*Data listing*:

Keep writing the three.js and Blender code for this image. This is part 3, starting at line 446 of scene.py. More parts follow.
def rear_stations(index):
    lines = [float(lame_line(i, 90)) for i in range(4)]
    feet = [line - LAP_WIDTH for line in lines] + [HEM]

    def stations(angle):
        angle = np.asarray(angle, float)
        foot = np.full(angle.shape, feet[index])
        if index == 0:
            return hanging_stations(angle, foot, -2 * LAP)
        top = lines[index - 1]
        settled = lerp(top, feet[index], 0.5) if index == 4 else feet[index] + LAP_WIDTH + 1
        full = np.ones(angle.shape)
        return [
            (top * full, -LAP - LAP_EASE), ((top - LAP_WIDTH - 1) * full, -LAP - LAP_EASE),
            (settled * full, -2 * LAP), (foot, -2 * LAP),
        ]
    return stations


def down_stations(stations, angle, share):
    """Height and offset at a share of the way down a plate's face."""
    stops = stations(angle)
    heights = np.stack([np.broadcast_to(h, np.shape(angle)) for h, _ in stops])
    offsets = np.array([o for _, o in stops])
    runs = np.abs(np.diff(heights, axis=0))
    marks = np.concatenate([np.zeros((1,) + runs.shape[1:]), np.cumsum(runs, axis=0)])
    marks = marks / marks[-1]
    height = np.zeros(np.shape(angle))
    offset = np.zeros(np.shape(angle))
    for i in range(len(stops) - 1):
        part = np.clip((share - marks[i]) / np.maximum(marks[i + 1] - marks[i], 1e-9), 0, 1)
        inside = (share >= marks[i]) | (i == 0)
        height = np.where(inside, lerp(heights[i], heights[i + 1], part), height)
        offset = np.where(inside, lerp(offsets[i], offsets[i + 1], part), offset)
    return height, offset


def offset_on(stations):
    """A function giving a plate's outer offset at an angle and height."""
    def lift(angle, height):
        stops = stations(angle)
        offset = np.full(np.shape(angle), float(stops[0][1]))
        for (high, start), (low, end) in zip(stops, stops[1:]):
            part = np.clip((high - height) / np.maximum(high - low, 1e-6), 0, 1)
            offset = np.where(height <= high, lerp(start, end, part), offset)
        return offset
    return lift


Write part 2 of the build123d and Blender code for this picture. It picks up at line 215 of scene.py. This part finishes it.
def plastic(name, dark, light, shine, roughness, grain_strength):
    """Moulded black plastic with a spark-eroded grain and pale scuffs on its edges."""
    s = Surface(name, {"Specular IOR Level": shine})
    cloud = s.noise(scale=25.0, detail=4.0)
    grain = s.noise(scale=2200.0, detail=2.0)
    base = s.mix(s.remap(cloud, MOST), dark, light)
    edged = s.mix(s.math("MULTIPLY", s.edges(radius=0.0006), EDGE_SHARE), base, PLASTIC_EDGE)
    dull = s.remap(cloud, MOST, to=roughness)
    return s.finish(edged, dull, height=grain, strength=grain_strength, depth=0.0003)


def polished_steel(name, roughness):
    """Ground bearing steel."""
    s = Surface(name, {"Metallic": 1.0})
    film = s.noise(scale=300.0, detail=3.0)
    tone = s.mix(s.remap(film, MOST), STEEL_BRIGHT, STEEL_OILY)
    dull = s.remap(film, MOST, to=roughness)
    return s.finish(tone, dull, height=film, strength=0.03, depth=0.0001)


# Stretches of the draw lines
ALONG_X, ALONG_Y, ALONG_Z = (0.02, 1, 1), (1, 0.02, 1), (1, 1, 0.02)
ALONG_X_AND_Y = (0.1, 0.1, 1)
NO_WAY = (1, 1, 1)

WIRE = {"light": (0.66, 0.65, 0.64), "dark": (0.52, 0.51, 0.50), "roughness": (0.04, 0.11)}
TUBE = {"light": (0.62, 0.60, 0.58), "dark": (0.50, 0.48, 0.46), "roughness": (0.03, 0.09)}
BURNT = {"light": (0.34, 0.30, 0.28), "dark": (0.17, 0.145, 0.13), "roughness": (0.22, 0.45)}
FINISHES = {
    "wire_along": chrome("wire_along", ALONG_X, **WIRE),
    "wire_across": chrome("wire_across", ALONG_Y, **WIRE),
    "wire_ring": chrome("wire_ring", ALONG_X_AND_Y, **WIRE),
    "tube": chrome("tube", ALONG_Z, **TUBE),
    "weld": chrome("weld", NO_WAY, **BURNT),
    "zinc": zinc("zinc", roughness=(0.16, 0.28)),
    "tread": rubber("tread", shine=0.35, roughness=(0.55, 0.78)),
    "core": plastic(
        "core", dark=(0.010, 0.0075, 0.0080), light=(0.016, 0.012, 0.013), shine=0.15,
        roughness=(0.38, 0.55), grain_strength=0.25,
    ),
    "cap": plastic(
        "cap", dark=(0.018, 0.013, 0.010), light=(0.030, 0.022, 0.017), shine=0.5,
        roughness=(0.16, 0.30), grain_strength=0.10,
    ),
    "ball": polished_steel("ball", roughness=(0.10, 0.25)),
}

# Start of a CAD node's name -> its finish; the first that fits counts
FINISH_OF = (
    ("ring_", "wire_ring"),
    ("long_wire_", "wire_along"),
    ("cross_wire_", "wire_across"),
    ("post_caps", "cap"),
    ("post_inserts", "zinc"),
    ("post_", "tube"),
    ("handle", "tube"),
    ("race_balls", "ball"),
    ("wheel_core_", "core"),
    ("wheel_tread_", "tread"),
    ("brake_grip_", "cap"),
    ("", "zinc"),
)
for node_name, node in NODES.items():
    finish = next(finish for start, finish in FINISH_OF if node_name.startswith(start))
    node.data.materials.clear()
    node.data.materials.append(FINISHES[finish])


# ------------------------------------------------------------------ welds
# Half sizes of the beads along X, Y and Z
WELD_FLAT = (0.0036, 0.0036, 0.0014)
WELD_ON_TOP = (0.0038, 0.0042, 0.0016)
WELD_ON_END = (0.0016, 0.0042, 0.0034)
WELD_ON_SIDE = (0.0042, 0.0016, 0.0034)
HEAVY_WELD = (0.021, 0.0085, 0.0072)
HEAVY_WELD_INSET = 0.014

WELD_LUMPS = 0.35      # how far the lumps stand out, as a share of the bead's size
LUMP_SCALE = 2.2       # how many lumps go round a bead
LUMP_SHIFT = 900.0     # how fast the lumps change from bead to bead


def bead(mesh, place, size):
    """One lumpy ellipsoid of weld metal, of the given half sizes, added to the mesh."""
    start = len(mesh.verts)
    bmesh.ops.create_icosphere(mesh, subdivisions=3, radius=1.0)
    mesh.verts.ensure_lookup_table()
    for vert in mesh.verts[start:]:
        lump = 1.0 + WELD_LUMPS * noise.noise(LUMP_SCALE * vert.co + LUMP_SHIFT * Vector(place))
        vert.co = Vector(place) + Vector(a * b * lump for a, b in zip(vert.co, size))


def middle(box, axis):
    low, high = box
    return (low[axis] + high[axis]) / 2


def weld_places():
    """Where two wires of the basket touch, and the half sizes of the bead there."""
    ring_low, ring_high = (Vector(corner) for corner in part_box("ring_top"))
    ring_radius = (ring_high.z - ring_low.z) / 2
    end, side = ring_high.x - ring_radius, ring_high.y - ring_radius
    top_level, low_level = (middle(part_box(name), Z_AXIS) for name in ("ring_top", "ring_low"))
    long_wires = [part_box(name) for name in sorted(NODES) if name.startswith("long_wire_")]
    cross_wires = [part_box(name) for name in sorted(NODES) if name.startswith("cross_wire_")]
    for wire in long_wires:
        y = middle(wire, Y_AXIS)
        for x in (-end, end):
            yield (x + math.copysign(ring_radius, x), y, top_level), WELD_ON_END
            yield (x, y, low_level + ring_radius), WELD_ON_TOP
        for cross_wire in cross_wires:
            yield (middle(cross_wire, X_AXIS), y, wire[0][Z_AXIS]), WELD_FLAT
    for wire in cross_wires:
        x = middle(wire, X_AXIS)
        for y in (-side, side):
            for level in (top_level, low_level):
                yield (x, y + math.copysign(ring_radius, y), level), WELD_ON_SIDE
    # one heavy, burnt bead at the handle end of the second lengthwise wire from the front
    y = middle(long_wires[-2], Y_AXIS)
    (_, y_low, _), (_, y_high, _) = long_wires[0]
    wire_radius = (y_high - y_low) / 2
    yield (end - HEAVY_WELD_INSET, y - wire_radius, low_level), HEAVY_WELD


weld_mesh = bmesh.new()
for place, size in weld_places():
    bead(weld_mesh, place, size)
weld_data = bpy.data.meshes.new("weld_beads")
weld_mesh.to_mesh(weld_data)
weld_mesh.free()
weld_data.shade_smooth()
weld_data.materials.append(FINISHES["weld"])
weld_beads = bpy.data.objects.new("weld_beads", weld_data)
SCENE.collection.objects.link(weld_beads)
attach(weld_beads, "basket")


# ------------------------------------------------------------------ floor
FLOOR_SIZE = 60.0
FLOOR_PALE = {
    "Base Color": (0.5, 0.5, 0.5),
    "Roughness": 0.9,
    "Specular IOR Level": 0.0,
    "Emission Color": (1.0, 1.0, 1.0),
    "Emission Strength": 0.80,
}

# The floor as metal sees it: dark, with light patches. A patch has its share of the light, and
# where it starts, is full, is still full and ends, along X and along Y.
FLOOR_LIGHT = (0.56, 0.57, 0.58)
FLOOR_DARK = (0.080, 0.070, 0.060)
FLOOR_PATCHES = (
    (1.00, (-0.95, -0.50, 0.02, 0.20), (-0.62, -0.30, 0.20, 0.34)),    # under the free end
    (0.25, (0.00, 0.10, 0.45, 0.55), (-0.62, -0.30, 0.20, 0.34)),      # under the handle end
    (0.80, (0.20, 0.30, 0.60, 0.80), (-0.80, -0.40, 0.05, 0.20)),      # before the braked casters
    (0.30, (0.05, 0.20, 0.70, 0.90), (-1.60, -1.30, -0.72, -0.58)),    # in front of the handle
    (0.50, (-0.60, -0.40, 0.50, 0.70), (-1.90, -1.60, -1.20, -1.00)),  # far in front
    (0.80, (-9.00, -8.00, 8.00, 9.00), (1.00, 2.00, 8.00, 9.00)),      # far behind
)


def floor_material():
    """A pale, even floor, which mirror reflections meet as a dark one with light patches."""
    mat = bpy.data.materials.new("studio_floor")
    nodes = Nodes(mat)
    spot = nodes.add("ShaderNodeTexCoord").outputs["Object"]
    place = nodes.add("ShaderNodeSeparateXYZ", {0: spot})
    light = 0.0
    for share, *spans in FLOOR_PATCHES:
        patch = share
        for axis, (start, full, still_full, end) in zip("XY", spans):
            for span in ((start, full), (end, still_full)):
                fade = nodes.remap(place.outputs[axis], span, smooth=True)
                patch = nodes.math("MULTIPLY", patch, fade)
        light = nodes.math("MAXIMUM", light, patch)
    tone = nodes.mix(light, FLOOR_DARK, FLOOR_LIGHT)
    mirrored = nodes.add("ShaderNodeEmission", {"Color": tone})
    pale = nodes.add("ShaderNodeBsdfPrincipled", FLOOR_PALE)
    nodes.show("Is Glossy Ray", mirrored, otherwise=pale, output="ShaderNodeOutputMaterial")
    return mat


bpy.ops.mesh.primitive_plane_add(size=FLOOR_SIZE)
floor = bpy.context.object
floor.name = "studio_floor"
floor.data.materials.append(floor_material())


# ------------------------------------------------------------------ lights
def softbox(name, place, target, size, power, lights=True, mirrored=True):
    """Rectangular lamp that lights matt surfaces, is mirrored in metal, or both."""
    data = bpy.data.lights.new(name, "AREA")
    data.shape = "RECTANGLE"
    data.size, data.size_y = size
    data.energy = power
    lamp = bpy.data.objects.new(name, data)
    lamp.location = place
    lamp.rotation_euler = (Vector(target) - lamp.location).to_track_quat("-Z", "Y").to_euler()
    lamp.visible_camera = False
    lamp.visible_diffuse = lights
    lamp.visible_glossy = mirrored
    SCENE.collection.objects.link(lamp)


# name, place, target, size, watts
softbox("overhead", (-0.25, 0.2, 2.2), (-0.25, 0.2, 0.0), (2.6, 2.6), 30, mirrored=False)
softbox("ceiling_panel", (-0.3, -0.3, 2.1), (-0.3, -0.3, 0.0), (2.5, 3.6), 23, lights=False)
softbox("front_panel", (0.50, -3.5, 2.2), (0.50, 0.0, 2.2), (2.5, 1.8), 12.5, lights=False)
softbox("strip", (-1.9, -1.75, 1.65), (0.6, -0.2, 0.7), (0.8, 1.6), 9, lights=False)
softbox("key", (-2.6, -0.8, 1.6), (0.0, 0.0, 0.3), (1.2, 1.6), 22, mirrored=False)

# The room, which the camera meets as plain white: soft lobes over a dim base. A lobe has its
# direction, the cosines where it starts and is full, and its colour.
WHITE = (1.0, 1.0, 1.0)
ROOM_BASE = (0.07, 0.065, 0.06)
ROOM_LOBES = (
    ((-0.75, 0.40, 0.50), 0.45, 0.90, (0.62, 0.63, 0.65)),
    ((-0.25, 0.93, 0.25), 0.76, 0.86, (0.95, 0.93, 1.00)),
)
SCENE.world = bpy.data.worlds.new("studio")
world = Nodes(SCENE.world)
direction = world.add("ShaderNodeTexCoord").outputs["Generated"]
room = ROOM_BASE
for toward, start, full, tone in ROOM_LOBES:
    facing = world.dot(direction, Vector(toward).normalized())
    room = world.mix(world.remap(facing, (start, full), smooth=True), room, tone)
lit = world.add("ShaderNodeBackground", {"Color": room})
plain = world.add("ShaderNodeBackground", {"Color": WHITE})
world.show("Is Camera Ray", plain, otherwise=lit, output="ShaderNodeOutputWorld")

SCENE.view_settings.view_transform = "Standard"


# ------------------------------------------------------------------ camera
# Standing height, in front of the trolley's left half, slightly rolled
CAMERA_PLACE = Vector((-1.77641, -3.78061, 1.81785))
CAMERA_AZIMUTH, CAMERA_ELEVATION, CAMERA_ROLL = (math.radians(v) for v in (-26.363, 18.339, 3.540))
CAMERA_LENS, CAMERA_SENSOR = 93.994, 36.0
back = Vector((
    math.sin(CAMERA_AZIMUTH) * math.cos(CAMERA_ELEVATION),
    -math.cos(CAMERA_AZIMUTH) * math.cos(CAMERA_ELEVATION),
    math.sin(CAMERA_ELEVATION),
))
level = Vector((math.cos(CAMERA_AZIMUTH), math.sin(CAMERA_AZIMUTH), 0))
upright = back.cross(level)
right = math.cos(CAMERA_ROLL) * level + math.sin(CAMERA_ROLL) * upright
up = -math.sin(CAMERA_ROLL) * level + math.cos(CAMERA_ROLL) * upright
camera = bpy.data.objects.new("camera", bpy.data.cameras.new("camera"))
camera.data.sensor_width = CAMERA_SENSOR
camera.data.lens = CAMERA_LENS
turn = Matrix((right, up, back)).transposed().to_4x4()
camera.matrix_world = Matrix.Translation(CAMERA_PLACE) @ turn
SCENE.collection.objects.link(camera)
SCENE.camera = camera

*TASK TO CARRY OUT*:
Using the entries above, quote each line verbatim from the first through the line that contains "return lift".

*FINISHED ANSWER*:
Keep writing the three.js and Blender code for this image. This is part 3, starting at line 446 of scene.py. More parts follow.
def rear_stations(index):
    lines = [float(lame_line(i, 90)) for i in range(4)]
    feet = [line - LAP_WIDTH for line in lines] + [HEM]

    def stations(angle):
        angle = np.asarray(angle, float)
        foot = np.full(angle.shape, feet[index])
        if index == 0:
            return hanging_stations(angle, foot, -2 * LAP)
        top = lines[index - 1]
        settled = lerp(top, feet[index], 0.5) if index == 4 else feet[index] + LAP_WIDTH + 1
        full = np.ones(angle.shape)
        return [
            (top * full, -LAP - LAP_EASE), ((top - LAP_WIDTH - 1) * full, -LAP - LAP_EASE),
            (settled * full, -2 * LAP), (foot, -2 * LAP),
        ]
    return stations


def down_stations(stations, angle, share):
    """Height and offset at a share of the way down a plate's face."""
    stops = stations(angle)
    heights = np.stack([np.broadcast_to(h, np.shape(angle)) for h, _ in stops])
    offsets = np.array([o for _, o in stops])
    runs = np.abs(np.diff(heights, axis=0))
    marks = np.concatenate([np.zeros((1,) + runs.shape[1:]), np.cumsum(runs, axis=0)])
    marks = marks / marks[-1]
    height = np.zeros(np.shape(angle))
    offset = np.zeros(np.shape(angle))
    for i in range(len(stops) - 1):
        part = np.clip((share - marks[i]) / np.maximum(marks[i + 1] - marks[i], 1e-9), 0, 1)
        inside = (share >= marks[i]) | (i == 0)
        height = np.where(inside, lerp(heights[i], heights[i + 1], part), height)
        offset = np.where(inside, lerp(offsets[i], offsets[i + 1], part), offset)
    return height, offset


def offset_on(stations):
    """A function giving a plate's outer offset at an angle and height."""
    def lift(angle, height):
        stops = stations(angle)
        offset = np.full(np.shape(angle), float(stops[0][1]))
        for (high, start), (low, end) in zip(stops, stops[1:]):
            part = np.clip((high - height) / np.maximum(high - low, 1e-6), 0, 1)
            offset = np.where(height <= high, lerp(start, end, part), offset)
        return offset
    return lift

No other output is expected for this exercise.